All photographs are intimately tied to memory, says Kim Gwang-an, 80, but funerary portraits are especially so.

Graduating from the College of Commerce at Seoul National University, Kim worked as a branch manager of a Middle Eastern branch of Daelim Industrial until 1997. A decade later, he discovered photography.

“I had a lot of thoughts on what to take pictures of in the beginning,” he says, “so I spent four years going about thinking to take photos of the Seomjin River, but that was quite an innocent thought. What I’m saying is, while I was looking through my photos, suddenly all I could see was the river. I came to the realization that the true being of the river was the people, their lives, their culture. So, I quit.”

Kim began volunteering at Jongmyo Park in Jongno District, central Seoul, in September 2014.

“[The park] was a place where retired people would spend the day with cheap meals and alcohol,” he says. “People who were pushed away by society and their families. So I decided to make them funerary portraits.”

In a corner of the park’s parking lot, he setup his impromptu studio while resting on a fishing chair with a camera in one hand and a tripod in the other. Park Yeong-ja, 76, his wife, handed out slips of paper marked with numbers.

The couple presented their subjects with 27 centimeters (10.6 inches) by 35 centimeters photos afterwards.

When asked how they could afford to incur these costs, Kim and Park explained their friends and family were supporting them in their philanthropy.
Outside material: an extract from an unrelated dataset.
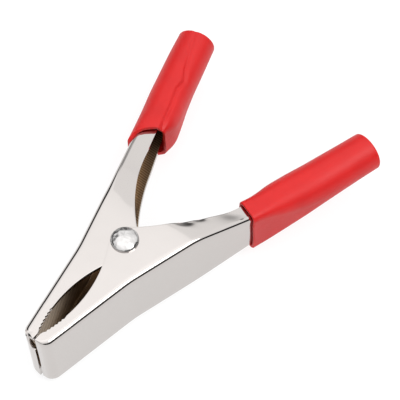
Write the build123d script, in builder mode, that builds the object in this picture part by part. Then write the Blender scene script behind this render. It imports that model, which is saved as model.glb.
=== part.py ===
from build123d import *

import os
from math import acos, atan2, cos, degrees, radians, sin

os.makedirs("parts", exist_ok=True)

# Driving dimensions, in millimetres. The plan of one half is laid out from the pivot: x runs along
# the clip's centre line towards the handles and y runs outwards, so the nose has negative x.
SHEET = 0.8
SLIP = 0.05
HALF_HEIGHT = 16.15
BEND_RADIUS = 1.1

NOSE_X = -25.7
NOSE_HALF_WIDTH = 2.6
NOSE_RADIUS = 1.8
JAW_BEND = (-6.0, 6.6)
KINK = (8.4, 10.95)
MOUTH_CORNER = (19.6, 15.1)

BITE_START_X = -24.2
BITE_END_X = -6.2
BITE_DEPTH = 1.9
BITE_GAP = 0.15
TOOTH_COUNT = 6
TOOTH_PITCH = 0.8
TOOTH_DEPTH = 0.3
EAR_RADIUS = 2.85
CROTCH_X = 3.6
HANDLE_INNER_MID = (10.0, 5.8)
HANDLE_INNER_MOUTH = (20.4, 11.0)
MOUTH_HEIGHT = 10.75
TANG_HEIGHT = 4.6

SLEEVE_ANGLE = 18.5
SLEEVE_END = (49.3, 22.05)
SLEEVE_LENGTH = 31.0
SLEEVE_RADIUS = 4.0
SLEEVE_WALL = 0.7
TANG_LENGTH = 16.0
TANG_OUTER = 2.4
TANG_INNER = -0.7
TUBE_START = 19.5
MOUTH_AT = 0.4
MOUTH_SPACE = (-1.65, 2.95, 11.1)
TANG_SPACE = (-1.05, 2.75, 5.9)
GRIP_ROUND = 1.15
EDGE_ROUND = 0.2
OBLIQUE_REACH = 3.8

RIVET_RADIUS = 1.5
HEAD_RADIUS = 2.7
HEAD_HEIGHT = 1.2
DOME_MID = (1.62, 0.864)
TAIL_RADIUS = 2.3
TAIL_HEIGHT = 0.55

WIRE_RADIUS = 0.55
COIL_RADIUS = 2.5
COIL_PITCH = 1.35
COIL_WHOLE_TURNS = 4
LEG_REACH_X = 13.5
LEG_REACH_Y = 11.25

# Clearances and overruns of the cutting shapes.
PAST_EAR = 6.0
PAST_END = 3.0

# Places that follow from the driving dimensions. The row's frame has its origin under the middle of
# the whole clip, so the pivot stands at PIVOT_X and the lower flange lies FLANGE_FLOOR above the bench.
SLEEVE_DIR = Vector(cos(radians(SLEEVE_ANGLE)), sin(radians(SLEEVE_ANGLE)))
SLEEVE_SIDE = Vector(-SLEEVE_DIR.Y, SLEEVE_DIR.X)
FAR_X = SLEEVE_END[0] + SLEEVE_RADIUS * SLEEVE_DIR.Y
PIVOT_X = -(NOSE_X + FAR_X) / 2
FLANGE_FLOOR = TAIL_HEIGHT + SLIP
LEAF_STEP = SHEET + SLIP
CLIP_HEIGHT = HALF_HEIGHT + LEAF_STEP
MID_Z = FLANGE_FLOOR + CLIP_HEIGHT / 2
HALF_MID_Z = FLANGE_FLOOR + HALF_HEIGHT / 2
CLIP_AXIS = Axis((0, 0, MID_Z), (1, 0, 0))


def plan_at(height):
    """The plan's plane, with its origin on the pivot axis, at a height above the bench."""
    return Plane((PIVOT_X, 0, height))


def handle_point(along, outwards):
    """A plan point by its distance from the sleeve's mouth and its distance from the sleeve's axis."""
    back = along - SLEEVE_LENGTH
    end = Vector(*SLEEVE_END)
    return end + SLEEVE_DIR * back + SLEEVE_SIDE * outwards


def handle_section(along):
    """The plane across the left handle: x points outwards, away from the other handle, and y up."""
    place = handle_point(along, 0)
    origin = (PIVOT_X + place.X, place.Y, HALF_MID_Z)
    return Plane(origin, x_dir=(SLEEVE_SIDE.X, SLEEVE_SIDE.Y, 0), z_dir=(SLEEVE_DIR.X, SLEEVE_DIR.Y, 0))


def across(x):
    """The plane across the whole clip at x, with the half's middle height as its origin."""
    return Plane((PIVOT_X + x, 0, HALF_MID_Z), x_dir=(0, 1, 0), z_dir=(1, 0, 0))


def folded_block(stations, radius):
    """Joins channel sections, each given by its x, web place and height, with rounded folds."""
    with BuildPart() as block:
        for x, web, height in stations:
            with BuildSketch(across(x)):
                with BuildLine():
                    low, high = -height / 2, height / 2
                    channel = FilletPolyline(
                        (-PAST_EAR, low), (web, low), (web, high), (-PAST_EAR, high), radius=radius
                    )
                    Line(channel @ 1, channel @ 0)
                make_face()
        loft(ruled=True)
    return block.part


def ear_touch(start_x):
    """Where the line from (start_x, 0) touches the ear's circle, inside the other half."""
    turn = acos(EAR_RADIUS / abs(start_x))
    return Vector(EAR_RADIUS * cos(turn) * abs(start_x) / start_x, -EAR_RADIUS * sin(turn))


# Left half. The outside block and the space inside it follow the same stations.
web_step = SHEET / cos(radians(SLEEVE_ANGLE))
tang_web = handle_point(TANG_LENGTH + PAST_END, TANG_OUTER)
stations = [
    (NOSE_X, NOSE_HALF_WIDTH, HALF_HEIGHT),
    (*JAW_BEND, HALF_HEIGHT),
    (*KINK, HALF_HEIGHT),
    (*MOUTH_CORNER, MOUTH_HEIGHT),
    (tang_web.X, tang_web.Y, TANG_HEIGHT),
]
space_stations = [(x, web - web_step, height - 2 * SHEET) for x, web, height in stations]
space_stations[0] = (NOSE_X + SHEET, *space_stations[0][1:])
half_skin = folded_block(stations, BEND_RADIUS)
half_space = folded_block(space_stations, BEND_RADIUS - SHEET)

bite_low = Vector(BITE_START_X, BITE_GAP)
bite_high = Vector(BITE_END_X, 0)
bite_deep = Vector((BITE_START_X + BITE_END_X) / 2, BITE_DEPTH)
ear_front = ear_touch(BITE_END_X)
ear_back = ear_touch(CROTCH_X)
tang_outer = handle_point(TANG_LENGTH, TANG_OUTER + PAST_END)
tang_inner = handle_point(TANG_LENGTH, TANG_INNER)

with BuildPart() as jaw_left:
    add(half_skin)
    add(half_space, mode=Mode.SUBTRACT)
    with BuildSketch(plan_at(FLANGE_FLOOR)):
        with BuildLine():
            Line((NOSE_X, SLIP), bite_low)
            bite = ThreePointArc(bite_low, bite_deep, bite_high)
            Line(bite_high, ear_front)
            ThreePointArc(ear_front, (0, -EAR_RADIUS), ear_back)
            Line(ear_back, (CROTCH_X, 0))
            ThreePointArc((CROTCH_X, 0), HANDLE_INNER_MID, HANDLE_INNER_MOUTH)
            Polyline(HANDLE_INNER_MOUTH, tang_inner, tang_outer, (JAW_BEND[0], tang_outer.Y), JAW_BEND)
            FilletPolyline(JAW_BEND, (NOSE_X, NOSE_HALF_WIDTH), (NOSE_X, SLIP), radius=NOSE_RADIUS)
        make_face()
    extrude(amount=HALF_HEIGHT, mode=Mode.INTERSECT)
    with BuildSketch(plan_at(FLANGE_FLOOR)):
        Circle(RIVET_RADIUS + SLIP)
    extrude(amount=HALF_HEIGHT, mode=Mode.SUBTRACT)
    with BuildSketch(plan_at(FLANGE_FLOOR)):
        tooth_step = TOOTH_PITCH / bite.length
        for tooth in range(TOOTH_COUNT):
            root = bite @ ((tooth + 1) * tooth_step)
            with Locations(root):
                Polygon(
                    (-TOOTH_PITCH / 2, -TOOTH_DEPTH),
                    (0, TOOTH_DEPTH),
                    (TOOTH_PITCH / 2, -TOOTH_DEPTH),
                    align=None,
                )
    extrude(amount=HALF_HEIGHT, mode=Mode.SUBTRACT)
jaw_left.part.label = "jaw_left"

# The other half is the same stamping, turned half round the clip's centre line.
with BuildPart() as jaw_right:
    add(jaw_left.part.rotate(CLIP_AXIS, 180))
jaw_right.part.label = "jaw_right"


def sleeve_body(wall, overrun):
    """The space inside the sleeve, run past both ends, or with the wall put on its outer shape."""
    tube = SLEEVE_RADIUS - SLEEVE_WALL
    grip_sections = [
        (MOUTH_AT - overrun, *MOUTH_SPACE, GRIP_ROUND, EDGE_ROUND),
        (TANG_LENGTH, *TANG_SPACE, GRIP_ROUND, EDGE_ROUND),
        (TUBE_START, -tube, tube, 2 * tube, tube - SLIP, tube - SLIP),
    ]
    with BuildPart() as body:
        for along, inner, outer, height, web_round, edge_round in grip_sections:
            top = height / 2 + wall
            with BuildSketch(handle_section(along)):
                with BuildLine():
                    FilletPolyline(
                        (inner - wall, -top),
                        (outer + wall, -top),
                        (outer + wall, top),
                        (inner - wall, top),
                        close=True,
                        radius=[r + wall for r in (edge_round, web_round, web_round, edge_round)],
                    )
                make_face()
        loft(ruled=True)
        with BuildSketch(handle_section(TUBE_START)):
            Circle(tube + wall)
        extrude(amount=SLEEVE_LENGTH - TUBE_START + overrun)
    return body.part


with BuildPart() as sleeve:
    add(sleeve_body(SLEEVE_WALL, 0))
    add(sleeve_body(0, SLIP), mode=Mode.SUBTRACT)

# The left sleeve's mouth is cut at a slant, its inner side further up the handle.
slant_foot = handle_section(MOUTH_AT) * Pos(MOUTH_SPACE[1] + SLEEVE_WALL, 0, 0)
slant_way = handle_point(OBLIQUE_REACH, MOUTH_SPACE[0]) - handle_point(MOUTH_AT, MOUTH_SPACE[1])
slant = Plane(slant_foot.position, x_dir=(slant_way.X, slant_way.Y, 0), z_dir=(-slant_way.Y, slant_way.X, 0))
with BuildPart() as sleeve_left:
    add(sleeve.part)
    split(bisect_by=slant, keep=Keep.TOP)
sleeve_left.part.label = "sleeve_left"

with BuildPart() as sleeve_right:
    add(sleeve.part.rotate(CLIP_AXIS, 180))
sleeve_right.part.label = "sleeve_right"

# Rivet: a shank through all four flanges, a low dome above and a clinched button below.
head_floor = FLANGE_FLOOR + CLIP_HEIGHT
with BuildPart() as rivet:
    with BuildSketch(Plane((PIVOT_X, 0, 0), x_dir=(1, 0, 0), z_dir=(0, -1, 0))):
        with BuildLine():
            dome = ThreePointArc(
                (0, head_floor + HEAD_HEIGHT),
                (DOME_MID[0], head_floor + DOME_MID[1]),
                (HEAD_RADIUS, head_floor),
            )
            Polyline(
                dome @ 1,
                (RIVET_RADIUS, head_floor),
                (RIVET_RADIUS, TAIL_HEIGHT),
                (TAIL_RADIUS, TAIL_HEIGHT),
                (TAIL_RADIUS - TAIL_HEIGHT, 0),
                (0, 0),
                dome @ 0,
            )
        make_face()
    revolve(axis=Axis((PIVOT_X, 0, 0), (0, 0, 1)))
rivet.part.label = "rivet"

# Spring: whole turns round the rivet, ended by two straight legs along the insides of the webs.
leg_foot = Vector(LEG_REACH_X, LEG_REACH_Y)
leg_turn = atan2(leg_foot.Y, leg_foot.X) + acos(COIL_RADIUS / leg_foot.length)
leg_start = Vector(cos(leg_turn), sin(leg_turn)) * COIL_RADIUS
leg_length = (leg_foot.length**2 - COIL_RADIUS**2) ** 0.5
coil_turns = COIL_WHOLE_TURNS + 1 - degrees(leg_turn) / 180
coil_height = COIL_PITCH * coil_turns
coil_foot = Plane((PIVOT_X, 0, MID_Z - coil_height / 2), x_dir=leg_start, z_dir=(0, 0, 1))
coil = coil_foot * Helix(COIL_PITCH, coil_height, COIL_RADIUS)
with BuildPart() as spring:
    with BuildSketch(Plane(coil @ 0, z_dir=coil % 0)):
        Circle(WIRE_RADIUS)
    sweep(path=coil)
    for root, way in ((coil @ 0, -(coil % 0)), (coil @ 1, coil % 1)):
        with BuildSketch(Plane(root, z_dir=way)):
            Circle(WIRE_RADIUS)
        extrude(amount=leg_length)
spring.part.label = "spring"

for piece in (jaw_left, jaw_right, sleeve_left, sleeve_right, rivet, spring):
    export_step(piece.part, f"parts/{piece.part.label}.step")
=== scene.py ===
"""Looks of a spring alligator clip: folded nickel-plated halves, rivet, torsion spring and vinyl sleeves.

Sizes of the pieces are in mm. Both halves and both sleeves are given as the left ones lie: x runs from the
pivot towards the handles, y away from the centre line, and z up from that half's own middle height.
"""
import logging
import math
from collections.abc import Callable, Mapping, Sequence
from dataclasses import dataclass, field
from enum import Enum
from typing import TypeVar

import bpy
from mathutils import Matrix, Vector


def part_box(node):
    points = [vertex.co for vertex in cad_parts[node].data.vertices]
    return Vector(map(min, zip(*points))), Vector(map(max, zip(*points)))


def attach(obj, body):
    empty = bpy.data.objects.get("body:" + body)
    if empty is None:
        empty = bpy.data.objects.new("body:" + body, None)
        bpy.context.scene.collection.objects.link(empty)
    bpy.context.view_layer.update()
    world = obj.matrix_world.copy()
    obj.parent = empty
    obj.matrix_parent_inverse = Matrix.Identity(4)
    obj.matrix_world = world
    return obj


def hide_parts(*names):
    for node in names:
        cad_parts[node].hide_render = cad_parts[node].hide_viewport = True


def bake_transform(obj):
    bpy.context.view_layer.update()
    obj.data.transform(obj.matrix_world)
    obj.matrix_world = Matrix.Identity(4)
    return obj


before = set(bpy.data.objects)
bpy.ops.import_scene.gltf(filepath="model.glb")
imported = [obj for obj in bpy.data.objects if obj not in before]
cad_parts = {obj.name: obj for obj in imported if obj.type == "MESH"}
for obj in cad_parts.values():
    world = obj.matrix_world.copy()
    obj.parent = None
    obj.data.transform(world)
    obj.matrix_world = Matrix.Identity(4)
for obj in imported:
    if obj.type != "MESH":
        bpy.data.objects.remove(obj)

Piece = bpy.types.Object
Material = bpy.types.Material
Tree = bpy.types.NodeTree
Node = bpy.types.Node
Socket = bpy.types.NodeSocket
Pair = tuple[float, float]
Triple = tuple[float, float, float]
Knots = tuple[Pair, ...]
Rows = tuple[tuple[float, ...], ...]
Value = TypeVar("Value")

MM = 0.001
LOG = logging.getLogger("clip")
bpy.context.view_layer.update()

# The Mix node's colour sockets stand after its number and vector ones.
MIX_FIRST, MIX_SECOND, MIX_RESULT = 6, 7, 2
# Solidify's offset that puts all the thickness behind the outer face.
INWARDS = -1.0
# The Wave node turns through this many radians in a metre at a scale of one.
WAVE_RADIANS = 20


# ---------------------------------------------------------------- places taken from the frame


def pivot_point() -> Vector:
    """Finds the middle of the rivet, halfway between the two flange planes.

    Returns:
        The point, in metres.
    """
    low, high = (Vector(corner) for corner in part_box("rivet"))
    left_low, right_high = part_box("jaw_left")[0][2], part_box("jaw_right")[1][2]
    return Vector(((low.x + high.x) / 2, (low.y + high.y) / 2, (left_low + right_high) / 2))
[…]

As an aside, Kim’s three sons are all university professors. The eldest, Philip Kim, was the first Korean in a field of science to be considered for a Nobel Prize in 2010.

After a few injuries, he took a brief break from volunteering and began compiling photos. The result is his book “Cheoninbo,” or “Photos of a Thousand People.”

“Aren’t funerary portraits the most natural and honest?” he asks. “Considering their advanced age, their expressions are dry, but at least there’s no need to put on a false front to anyone.”

Kim sees the faces of his subjects as symbols of Korea’s aging society.

“Due to the Jongmyo Park historic preservation efforts, these people will soon be pushed out of this space,” he says.

Kim applied for “Cheoninbo” to be added to the Seoul Museum of History archive’s permanent collection, and his proposal was accepted in March.

Kim is now preparing for an exhibition, “Our Final Faces,” which will go from May 31 to June 6.

“Because all 1,000 photos can’t be exhibited, I’ve prepared video art utilizing an LCD screen with Kim Jeong-hyeon, photographer and exhibition manager,” he says. “In order to convey the emotions I felt, I will attach poems that I’ve chosen myself.”

The exhibition title references a poem by poet Moon Tae-jun.

“When the exhibition concludes,” Kim says, “I’m thinking of emptying my head for three months and picking up cooking. After eating my wife’s food all my life, I want to try preparing food myself at least once. I’m also contemplating other new photographs. I mean, I’m still 80.”